Just to wrap it up and a few things, I did want to show a quick simulation of what services look like today versus what they can look like with TrustPoint's fully-deployed service. And we did a simulation in downtown San Francisco next to Salesforce Tower. If you had a base station or an edge compute IT center at street level, looking for GNSS-based time and synchronization, if you were to use GPS only, just the US system, you're looking at an availability of service on the order of 65%. So you only have capability 2/3 of the time. If you had the European service, that goes up to the mid-80s. And if you had TrustPoint, it goes up to 97.5%.

Now those numbers seem kind of incremental or only marginal gains by adding a different service, but more important is actually the outages time due to the increased availability. And we're seeing a 30x reduction in the mean average service outages and a 10x reduction in the 2-sigma outages. And that translates to cost savings because you no longer have to spend a ton of money on expensive oscillators and other timekeeping devices to maintain time through those outages.

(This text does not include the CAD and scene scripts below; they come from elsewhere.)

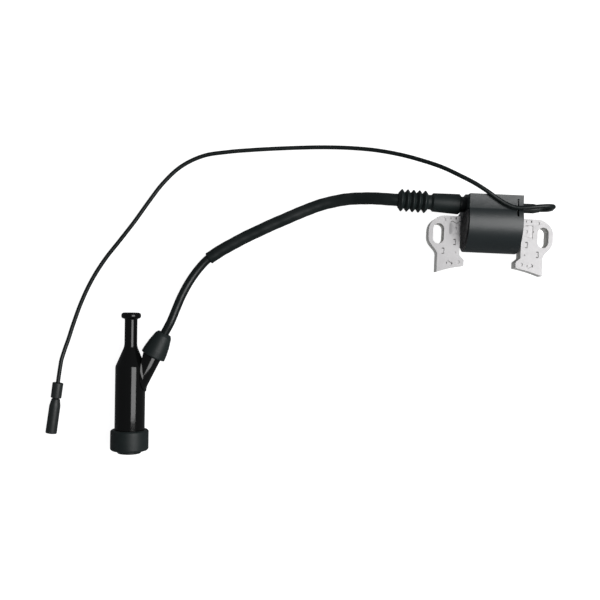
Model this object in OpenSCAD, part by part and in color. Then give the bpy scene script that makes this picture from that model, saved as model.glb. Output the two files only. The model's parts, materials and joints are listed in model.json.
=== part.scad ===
// Ignition coil for a small petrol engine: a laminated U core with a potted coil on its centre bar,
// a sparking-plug lead with its cap, and a stop wire with a bullet connector.
// Origin: midway between the two mounting slots, on the core's mounting face.
// +X runs from slot to slot, +Y points away from the flywheel, +Z out of the engine.

/* [Core] */
// Distance between the centres of the two mounting slots
slot_pitch = 62; // [52:0.5:75]
// Width of a mounting slot, for an M6 screw
slot_w = 6.4; // [5.4:0.1:7.6]
// Length of a mounting slot, end to end
slot_l = 12; // [10:0.5:14]
// Thickness of the stack of laminations
stack_t = 10; // [8:0.5:12]
// Thickness of one lamination
lam_t = 0.5; // [0.35:0.05:0.65]
// Metal left outside each slot
lug_w = 2.7; // [2:0.1:4]
// Height of a leg above the slots' centre line
leg_top = 10.7; // [9:0.1:12.5]
// Drop from the slots' centre line to the inner corner of a pole face
pole_drop = 18.6; // [17:0.1:22.5]
// How far a pole foot reaches in past its leg
foot_step = 2.7; // [1:0.1:3.5]
// Radius of the flywheel rim, with the air gap, that the pole faces follow
flywheel_r = 90; // [70:1:110]
// Height of the centre bar
bar_h = 7.4; // [6:0.1:9]
// Centre of the bar above the slots' centre line
bar_y = 3.3; // [2.5:0.1:4]

/* [Windings] */
// Wall of the primary bobbin
primary_wall = 0.9; // [0.6:0.1:1.3]
// Depth of the primary winding
primary_depth = 1.4; // [1:0.1:2]
// Wall of the secondary bobbin
secondary_wall = 0.9; // [0.6:0.1:1.3]
// Depth of the secondary winding
secondary_depth = 1.7; // [1.2:0.1:2.2]
// Number of chambers in the secondary bobbin
chambers = 7; // [4:1:10]

/* [Case] */
// Length of the case along the bar
case_l = 31.3; // [26:0.1:38]
// Wall of the case
case_wall = 1.6; // [1.2:0.1:2.2]
// Resin between the secondary bobbin and the case
pot_gap = 1.2; // [0.5:0.1:1.5]
// Axis of the case's round part above the bar's centre
case_lift = 3.8; // [3:0.1:5]
// Top of the electronics box above the axis of the round part
box_rise = 16.2; // [15.5:0.1:20.5]
// How far the box's flat faces lie inside the round part
box_inset = 2; // [1.5:0.1:3]
// Gap between the case's terminal end and its leg
leg_clear = 2; // [1:0.1:3]
// Height of the resin left proud of the open end
resin_proud = 0.9; // [0.2:0.1:1.5]

/* [Lead] */
// Diameter of the high-tension lead
lead_d = 5.2; // [4:0.1:5.5]
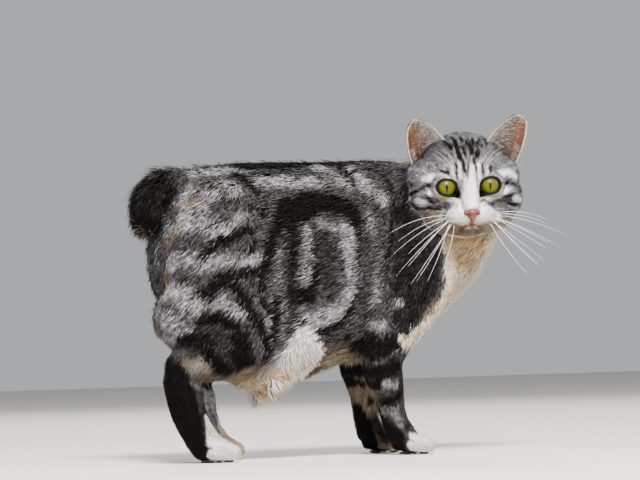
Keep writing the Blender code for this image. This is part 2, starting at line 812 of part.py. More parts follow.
def dress(nodes, cat):
    """Names each node, gives it its material, and sets the cat with its middle over the origin."""
    corners = []
    for name, obj in nodes.items():
        obj.name = name
        colour = next((c for start, c in NODE_COLOURS.items() if name.startswith(start)), "silver")
        obj.data.materials.clear()
        obj.data.materials.append(material(f"{name}_coat", colour))
        obj.data.shade_smooth()
        obj.data.set_sharp_from_angle(angle=math.radians(CREASE))
        corners += [v.co for v in obj.data.vertices]
        for old in obj.users_collection:
            old.objects.unlink(obj)
        cat.objects.link(obj)
    points = np.array(corners)
    middle = (points.min(0) + points.max(0)) / 2
    stand = bpy.data.objects.new("cat", None)
    cat.objects.link(stand)
    stand.location = (-middle[0], -middle[1], 0)
    for obj in nodes.values():
        obj.parent = stand


build()
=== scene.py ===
"""The looks of the standing bobtail cat: one skin under a coat of fur, with its head in detail."""

import math

import bmesh
import bpy
import numpy as np
from mathutils import Matrix, Vector
from mathutils.bvhtree import BVHTree


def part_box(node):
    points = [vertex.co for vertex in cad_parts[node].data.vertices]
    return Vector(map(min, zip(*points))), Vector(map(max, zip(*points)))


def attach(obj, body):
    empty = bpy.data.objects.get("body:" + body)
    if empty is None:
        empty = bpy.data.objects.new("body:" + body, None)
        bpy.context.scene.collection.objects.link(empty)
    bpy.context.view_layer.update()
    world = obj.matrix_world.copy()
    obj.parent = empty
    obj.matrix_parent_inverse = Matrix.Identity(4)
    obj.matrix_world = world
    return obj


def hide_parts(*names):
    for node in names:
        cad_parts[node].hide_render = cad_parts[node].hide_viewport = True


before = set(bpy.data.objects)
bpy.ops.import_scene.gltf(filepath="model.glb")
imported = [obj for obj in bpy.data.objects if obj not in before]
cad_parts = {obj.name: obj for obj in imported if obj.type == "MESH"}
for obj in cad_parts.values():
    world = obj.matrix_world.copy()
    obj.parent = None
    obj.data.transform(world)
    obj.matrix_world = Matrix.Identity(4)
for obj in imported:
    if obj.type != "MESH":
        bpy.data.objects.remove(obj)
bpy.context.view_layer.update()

MM = 0.001

# The head's own frame: x to the cat's left, y up, z forward, in millimetres
HEAD_CENTRE = (144.2, -48.0, 244.0)
HEAD_TURN = -110.0
HEAD_NOD = 3.0
HEAD_ROLL = 1.5
EYE_RADIUS = 11.0
EYE_PLACE = (19.8, -1.0, 27.5)

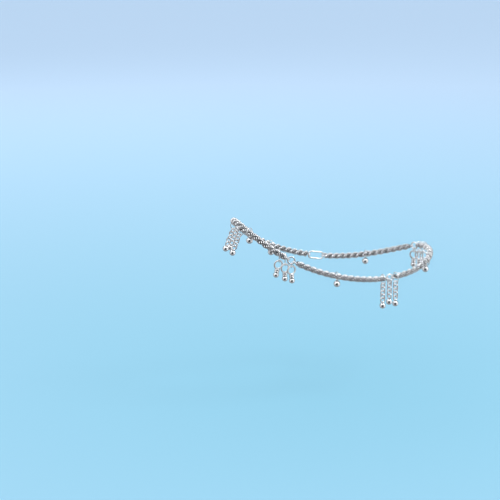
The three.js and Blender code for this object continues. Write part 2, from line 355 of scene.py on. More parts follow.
@dataclass(frozen=True)
class Silver:
    """A silver finish: its colour, polish, tarnish, painted shade and the fine marks of wear.

    Depth is the recess plus a share of a cloudy noise. The darker colour and dullness grow with
    it,
    each over its own range: the recess's share of that colour is painted shade in grooves and
    between rings, and the noise's share is tarnish.
    """

    name: str
    colour: tuple[float, float, float]
    shade_and_tarnish_colour: tuple[float, float, float]
    roughness: float
    dull: float
    shade_and_tarnish_depth: float
    mark_size: float
    mark_depth: float
    mark_detail: float = 6.0
    mark_roughness: float = 0.65
    bump_strength: float = 0.5
    cloud_scale: float = 420.0
    cloud_detail: float = 4.0
    cloud_share: float = 0.5
    shade_and_tarnish_range: tuple[float, float] = (0.62, 1.02)
    dull_range: tuple[float, float] = (0.3, 1.3)

    def build(self) -> bpy.types.Material:
        """Makes the material from Object coordinates and the piece's recess attribute.

        Returns:
            The material.
        """
        material = bpy.data.materials.new(self.name)
        material.use_nodes = True
        tree = material.node_tree
        nodes, links = tree.nodes, tree.links
        shader = nodes["Principled BSDF"]
        shader.inputs["Metallic"].default_value = 1.0
        place = nodes.new("ShaderNodeTexCoord")

        recess = nodes.new("ShaderNodeAttribute")
        recess.attribute_name = "recess"
        cloud = nodes.new("ShaderNodeTexNoise")
        cloud.inputs["Scale"].default_value = self.cloud_scale
        cloud.inputs["Detail"].default_value = self.cloud_detail
        links.new(place.outputs["Object"], cloud.inputs["Vector"])

        depth = nodes.new("ShaderNodeMath")
        depth.operation = "MULTIPLY_ADD"
        links.new(cloud.outputs["Fac"], depth.inputs[0])
        depth.inputs[1].default_value = self.cloud_share
        links.new(recess.outputs["Fac"], depth.inputs[2])
        # Painted shade: the recess mixes the colour towards a dark one in grooves and between
        # rings, and the cloudy noise adds tarnish.
        shade_and_tarnish_share = nodes.new("ShaderNodeMapRange")
        shade_and_tarnish_share.interpolation_type = "SMOOTHSTEP"
        shade_and_tarnish_share.inputs["From Min"].default_value = self.shade_and_tarnish_range[0]
        shade_and_tarnish_share.inputs["From Max"].default_value = self.shade_and_tarnish_range[1]
        shade_and_tarnish_share.inputs["To Min"].default_value = 0.0
        shade_and_tarnish_share.inputs["To Max"].default_value = self.shade_and_tarnish_depth
        links.new(depth.outputs["Value"], shade_and_tarnish_share.inputs["Value"])
        tint = nodes.new("ShaderNodeMix")
        tint.data_type = "RGBA"
        tint.inputs["A"].default_value = (*self.colour, 1.0)
        tint.inputs["B"].default_value = (*self.shade_and_tarnish_colour, 1.0)
        links.new(shade_and_tarnish_share.outputs["Result"], tint.inputs["Factor"])
        links.new(tint.outputs["Result"], shader.inputs["Base Color"])

        polish = nodes.new("ShaderNodeMapRange")
        polish.inputs["From Min"].default_value = self.dull_range[0]
        polish.inputs["From Max"].default_value = self.dull_range[1]
        polish.inputs["To Min"].default_value = self.roughness
        polish.inputs["To Max"].default_value = self.dull
        links.new(depth.outputs["Value"], polish.inputs["Value"])
        links.new(polish.outputs["Result"], shader.inputs["Roughness"])

        marks = nodes.new("ShaderNodeTexNoise")
        marks.inputs["Scale"].default_value = 1.0 / self.mark_size
        marks.inputs["Detail"].default_value = self.mark_detail
        marks.inputs["Roughness"].default_value = self.mark_roughness
        links.new(place.outputs["Object"], marks.inputs["Vector"])
        bump = nodes.new("ShaderNodeBump")
        bump.inputs["Strength"].default_value = self.bump_strength
        bump.inputs["Distance"].default_value = self.mark_depth
        links.new(marks.outputs["Fac"], bump.inputs["Height"])
        links.new(bump.outputs["Normal"], shader.inputs["Normal"])
        return material


# The chain's near-black at depth is painted shade between its rings and in the rope's middle, with
# some tarnish.
CHAIN_SILVER = Silver(
    name="chain_silver",
    colour=(0.93, 0.935, 0.945),
    shade_and_tarnish_colour=(0.035, 0.038, 0.045),
    roughness=0.11,
    dull=0.36,
    shade_and_tarnish_depth=0.95,
    mark_size=0.25 * MM,
    mark_depth=0.006 * MM,
)
POLISHED_SILVER = Silver(
    name="polished_silver",
    colour=(0.95, 0.955, 0.96),
    shade_and_tarnish_colour=(0.22, 0.23, 0.26),
    roughness=0.07,
    dull=0.30,
    shade_and_tarnish_depth=0.7,
    mark_size=0.4 * MM,
    mark_depth=0.004 * MM,
)


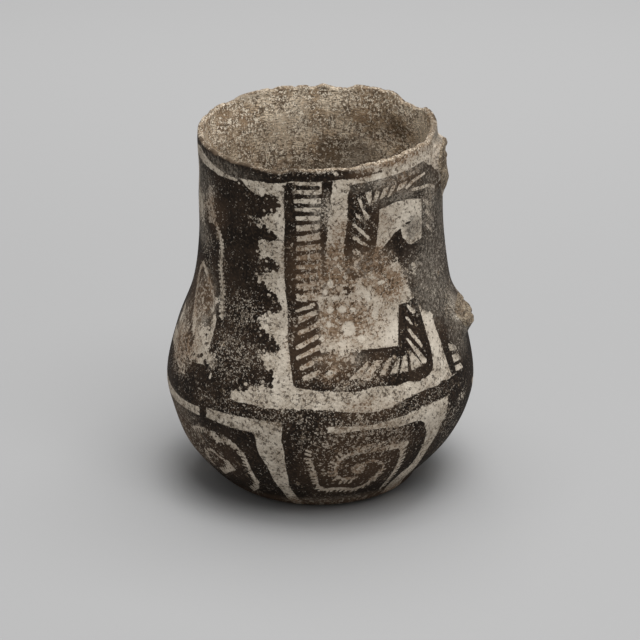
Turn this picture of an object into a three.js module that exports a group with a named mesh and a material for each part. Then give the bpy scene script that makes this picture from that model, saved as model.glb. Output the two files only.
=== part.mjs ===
// A hand-built earthenware pitcher, about 170 mm tall, made by coiling and scraping.
// A dished base carries ten wall coils, each pressed down over the inside of the one below, and
// a rim coil closes the mouth. A strap handle once ran from the neck to the belly. It has
// snapped off, and its two roots are left on the wall.
// Millimetres. +Z is up, the foot stands on z = 0, and the handle side faces +X.

import * as THREE from "three";

// Outer outline, from foot to lip: its radii and the heights where they lie. The swell below the
// belly is a little narrower than the belly itself.
const FOOT_RADIUS = 37;
const HEEL_RADIUS = 43.4;
const HEEL_HEIGHT = 1.3;
const UNDERSIDE_RADIUS = 50.2;
const UNDERSIDE_HEIGHT = 8;
const LOWER_BELLY_RADIUS = 62.5;
const LOWER_BELLY_HEIGHT = 23;
const SWELL_INSET = 1.5;
const SWELL_HEIGHT = 40.5;
const BELLY_RADIUS = 71.1;
const BELLY_HEIGHT = 54;
const SHOULDER_RADIUS = 66.4;
const SHOULDER_HEIGHT = 75.5;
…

And with that mentioned, I'm here in the UK. We're actually attending a couple of different events this week. My business partner's across town at another one. And we're here to meet customers, in particular to discuss pilot programs. We'll have enough satellites on orbit in first half of next year to provide some initial demonstration capability, and we'd love to talk to anyone that happens to be in the 5G data center space, but also the mobility space, which I didn't talk about, but we do a lot in as well. Thank you very much.